Through it all, Spencer kept on painting. His almost cartoony storytelling pictures--full of Matrushka-doll-like Cookhamites acting out the elaborate religious scenes Spencer thought every master artist should paint--are often homely and misguided. But in every one Spencer does a delicious riff on lighting, texture or goofy anatomy in the service of overall design. (Spencer's huge 1958 ""The Crucifixion'' is an example.) And just his fleshy portraits--with their merciless detail (the faint blue veins in Preece's breasts) and overall compassion (the mother love evident in the 1937 ""Hilda, Unity and Dolls'')--might have earned him a place in the pantheon. It's no reach to mention Spencer in the same breath as Hans Holbein.

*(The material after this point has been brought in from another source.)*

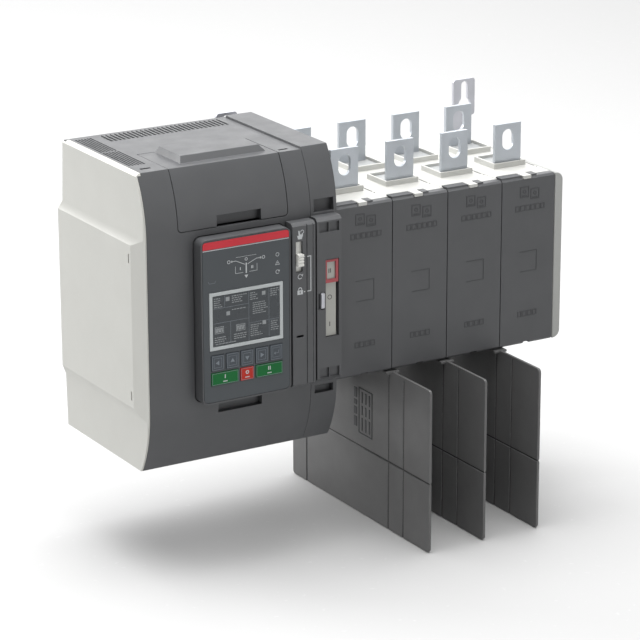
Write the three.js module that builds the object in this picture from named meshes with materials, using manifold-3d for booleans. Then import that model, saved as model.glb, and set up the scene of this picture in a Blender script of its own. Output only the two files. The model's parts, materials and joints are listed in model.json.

Young artists should be inspired by Spencer's doggedly doing his own thing: moral narratives, in an age of abstraction, that ended up almost postmodern in their clashes of subject and form. And romantics everywhere will be glad to know that when their hearts lead them down paths to disaster, all is not necessarily lost. At least not when you're an artist down to your shoes, as Stanley Spencer was.